Władysław Jarocki (6 June 1879 – 7 February 1965) was a Polish explorer and painter born in Ukraine, then Austria-Hungary. He competed in the art competitions at the 1928 Summer Olympics. Most of his artwork was concerned with the Polish Highlanders, the Gorals.

== Biography ==
Son of Vladimir and Franciszka (née Rogowska). Graduate of the C. K. V Gymnasium in Lviv. He studied at the Lviv Polytechnic, and then from 1902 until 1906 at the Academy of Fine Arts in Cracow and in Paris. He was a pupil of Józef Mehoffer and Leon Wyczółkowski. From 1921 to 1939 he was a professor at the Academy of Fine Arts in Cracow.

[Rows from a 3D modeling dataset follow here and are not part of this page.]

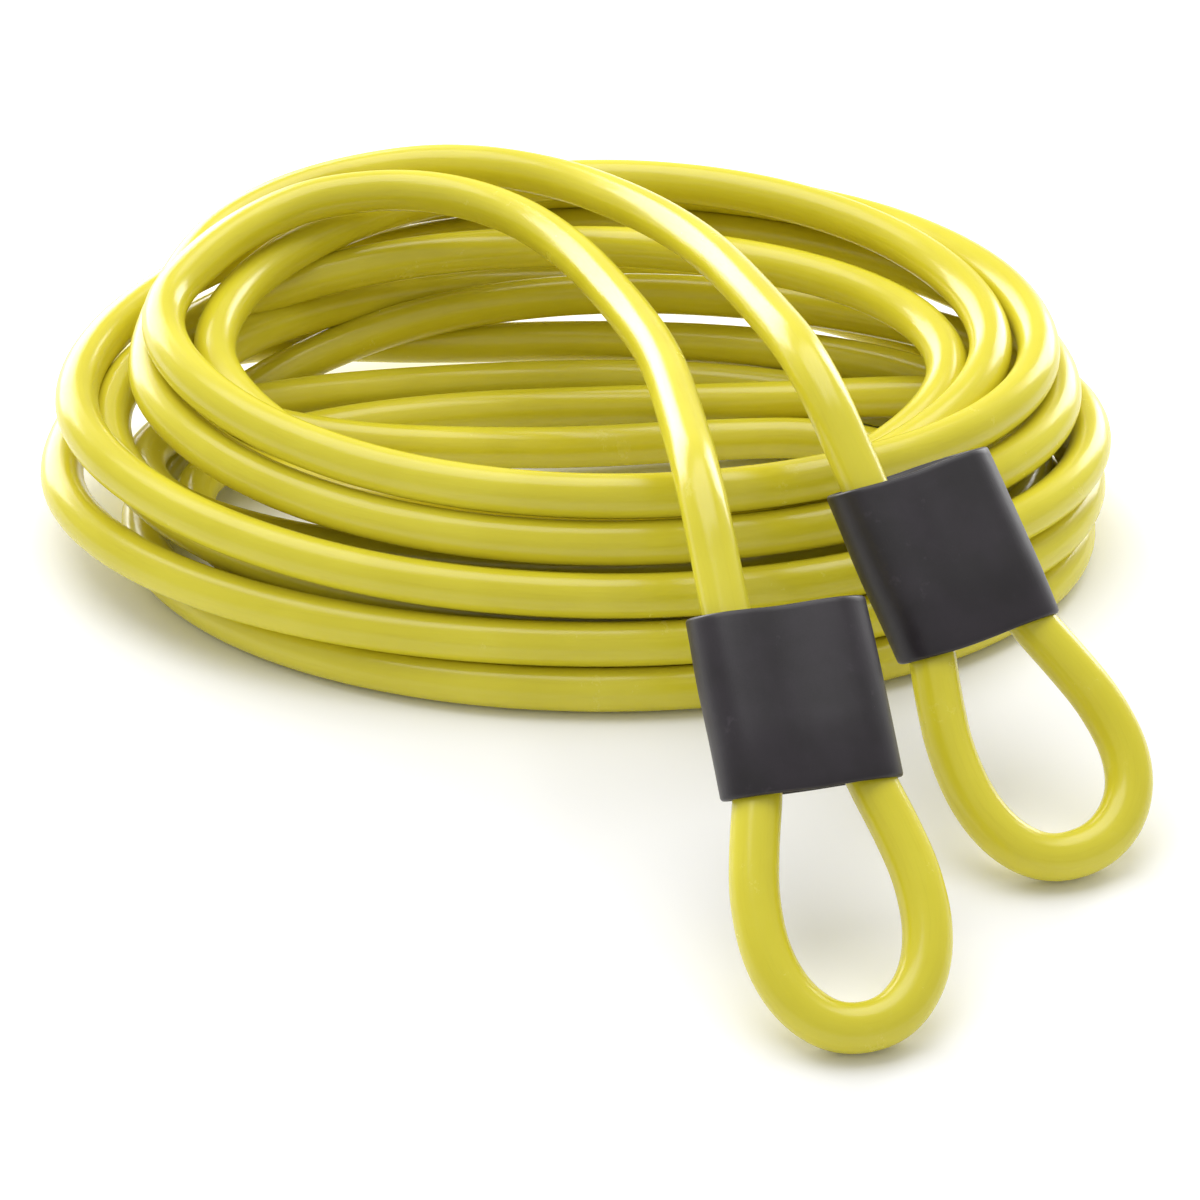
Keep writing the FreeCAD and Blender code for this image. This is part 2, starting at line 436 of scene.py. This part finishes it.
def cover_mesh(name, place, seed):
    """A closed shell lofted from one end of the sleeve to the other and back inside. Its map
    "sleeve" runs round it as u, from 0 to 1, and along it as v, in metres."""
    lip = COVER_WALL / 2
    profile = []
    for step in range(OUTSIDE_STEPS + 1):
        profile.append((lip + (COVER_LENGTH - 2 * lip) * step / OUTSIDE_STEPS, 0.0))
    for step in range(1, LIP_STEPS):
        turn = math.pi * step / LIP_STEPS
        profile.append((COVER_LENGTH - lip + lip * math.sin(turn), lip * (1 - math.cos(turn))))
    for step in range(INSIDE_STEPS + 1):
        profile.append((COVER_LENGTH - lip - (COVER_LENGTH - 2 * lip) * step / INSIDE_STEPS, COVER_WALL))
    for step in range(1, LIP_STEPS):
        turn = math.pi * step / LIP_STEPS
        profile.append((lip - lip * math.sin(turn), lip * (1 + math.cos(turn))))
    vertices = []
    for along, inset in profile:
        outline = twin_outline(inset)
        middle = math.sin(math.pi * (along / COVER_LENGTH))
        ends = (2 * along / COVER_LENGTH - 1) ** 2
        at_mouth = max(0, 1 - along / CUT_REACH) ** 2
        at_top = max(0, 1 - (COVER_LENGTH - along) / CUT_REACH) ** 2
        drawn_in = 1 - MOUTH_PINCH * at_mouth
        for across, off in outline:
            spot = Vector((across * WAVES[0] + seed, off * WAVES[0], along * WAVES[1]))
            wavy = 1 + WAVY * noise.noise(spot) + BELLY * middle
            edge_spot = Vector((across * RAGGED_WAVES + seed, off * RAGGED_WAVES, 7.0))
            uneven = RAGGED * noise.noise(edge_spot)
            cut = (TOP_SLANT * at_top - MOUTH_SLANT * at_mouth) * off / COVER_RADIUS
            reach = along + uneven * ends + cut
            vertices.append(place @ Vector((across * wavy, reach, off * wavy * drawn_in)))
    count = len(outline)
    faces = []
    for ring in range(len(profile)):
        for side in range(count):
            low, high = ring * count, (ring + 1) % len(profile) * count
            after = (side + 1) % count
            faces.append((low + side, high + side, high + after, low + after))
    mesh = bpy.data.meshes.new(name)
    mesh.from_pydata(vertices, [], faces)
    sleeve_map = mesh.uv_layers.new(name="sleeve")
    for polygon in mesh.polygons:
        polygon.use_smooth = True
        ring, side = divmod(polygon.index, count)
        corners = ((side, ring), (side, ring + 1), (side + 1, ring + 1), (side + 1, ring))
        for loop, (u, v) in zip(polygon.loop_indices, corners):
            sleeve_map.data[loop].uv = (u / count, profile[v % len(profile)][0])
    return mesh


def black_vinyl():
    """Satin black vinyl with a violet cast: lines drawn along the tube, a fine grain, pale scuffs
    and scratches from handling, and a few specks of dust."""
    material = bpy.data.materials.new("black_vinyl")
    material.use_nodes = True
    shader = material.node_tree.nodes["Principled BSDF"]
    shader.inputs["IOR"].default_value = 1.5
    start = Signal(material.node_tree)
    place = start.node("ShaderNodeTexCoord", {}, {}, output="Object")
    drawn = map_round_and_along(start, "sleeve", lengthwise=9.0)
    lines = drawn.clouds(7.0, detail=5.0, roughness=0.6)
    cloudy = place.clouds(110.0)
    colour = start.paint((0.011, 0.008, 0.010, 1), (0.019, 0.014, 0.019, 1), cloudy.ramp(0.3, 0.7))
    scuffed = place.clouds(340.0, detail=5.0, roughness=0.7).ramp(0.58, 0.72)
    scuffed = scuffed * place.clouds(60.0).ramp(0.50, 0.62)
    lengthwise = map_round_and_along(start, "sleeve", lengthwise=40.0)
    scratched = lengthwise.clouds(3.1, detail=7.0, roughness=0.75).ramp(0.66, 0.70)
    dusty = place.specks(520.0, 0.15, 0.04)
    colour = colour.tint((0.060, 0.048, 0.060, 1), scuffed * 0.35 + scratched * 0.25)
    colour.tint((0.22, 0.20, 0.20, 1), dusty * 0.6).feed(shader, "Base Color")
    (0.36 + lines * 0.10 + scuffed * 0.16).feed(shader, "Roughness")
    grain = place.clouds(2400.0, detail=2.0)
    (lines * 0.5 + grain * 0.12 + scratched * 0.2).raised(0.00008).feed(shader, "Normal")
    return material


cover_vinyl = black_vinyl()
for name, place, seed in (("front", FRONT_PLACE, 2.0), ("rear", REAR_PLACE, 9.0)):
    cover = bpy.data.objects.new(f"cover_{name}", cover_mesh(f"cover_{name}", place, seed))
    scene.collection.objects.link(cover)
    cover.data.materials.append(cover_vinyl)
    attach(cover, "root")
    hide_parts(f"sleeve_cover_{name}")


# Ferrules: inside each cover, an aluminium figure of eight pressed shut on the two legs of the
# loop. Only its ends can be seen, down the mouths of the cover.
def pressed_aluminium():
    """Dull pressed aluminium with the tool's bruises."""
    material = bpy.data.materials.new("pressed_aluminium")
    material.use_nodes = True
    shader = material.node_tree.nodes["Principled BSDF"]
    shader.inputs["Metallic"].default_value = 1.0
    start = Signal(material.node_tree)
    place = start.node("ShaderNodeTexCoord", {}, {}, output="Object")
    dull = place.clouds(260.0, detail=5.0, roughness=0.6)
    colour = start.paint((0.56, 0.57, 0.58, 1), (0.78, 0.79, 0.80, 1), dull.ramp(0.3, 0.7))
    colour.feed(shader, "Base Color")
    (0.30 + dull * 0.25).feed(shader, "Roughness")
    (dull * 0.6 + place.clouds(900.0) * 0.3).raised(0.00012).feed(shader, "Normal")
    return material


aluminium = pressed_aluminium()
for name in ("ferrule_front", "ferrule_rear"):
    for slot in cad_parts[name].material_slots:
        slot.material = aluminium


# The pale floor and the soft studio light: two broad lights behind, one each side, put the long
# pale gleams on the cord, and a wide one above fills in between them.
FLOOR_HALF = 3.0
floor_mesh = bpy.data.meshes.new("floor")
floor_mesh.from_pydata([(x, y, 0) for x, y in ((-1, -1), (1, -1), (1, 1), (-1, 1))], [], [(0, 1, 2, 3)])
floor = bpy.data.objects.new("floor", floor_mesh)
floor.scale = (FLOOR_HALF, FLOOR_HALF, 1)
scene.collection.objects.link(floor)
floor_paint = bpy.data.materials.new("pale_floor")
floor_paint.use_nodes = True
floor_shader = floor_paint.node_tree.nodes["Principled BSDF"]
floor_shader.inputs["Base Color"].default_value = (0.93, 0.93, 0.93, 1)
floor_shader.inputs["Roughness"].default_value = 0.9
floor_mesh.materials.append(floor_paint)

world = bpy.data.worlds.new("studio")
world.use_nodes = True
world.node_tree.nodes["Background"].inputs["Color"].default_value = (1, 1, 1, 1)
world.node_tree.nodes["Background"].inputs["Strength"].default_value = 0.58
scene.world = world
scene.view_settings.view_transform = "Standard"

TARGET = Vector((0, 0.02, 0.02))    # what the lights are turned to
for name, place, size, power in (
    ("left_light", (-0.62, 0.95, 0.34), (0.80, 0.70), 11.0),
    ("right_light", (0.68, 0.88, 0.36), (0.45, 0.65), 6.5),
    ("top_light", (-0.10, 0.28, 1.05), (1.20, 0.90), 9.0),
):
    lamp_data = bpy.data.lights.new(name, "AREA")
    lamp_data.shape = "RECTANGLE"
    lamp_data.size, lamp_data.size_y = size
    lamp_data.energy = power
    lamp = bpy.data.objects.new(name, lamp_data)
    lamp.location = place
    lamp.rotation_euler = (TARGET - Vector(place)).to_track_quat("-Z", "Y").to_euler()
    scene.collection.objects.link(lamp)
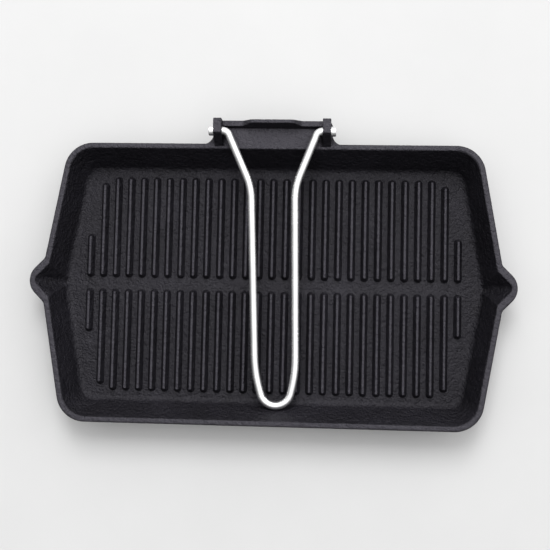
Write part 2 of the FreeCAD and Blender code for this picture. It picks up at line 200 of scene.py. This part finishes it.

He painted landscapes, folk and religious rituals, figures in regional costumes. He also painted during numerous trips (Hutsul region since 1904, Caucasus 1907, Podhale and Tatra Mountains since 1907, Baltic coast since 1922, Italy, etc.). Jarocki also created caricatures. He designed the sarcophagus of Jan Kasprowicz, and his paintings are also in the church in Harenda. In 1928, two of his works – Self-Portrait on Skis and Portrait of Jerzy Zulawski in the Mountains – were entered in the Olympic Competition for Art and Literature at the Amsterdam Games, but neither was awarded an honorable mention.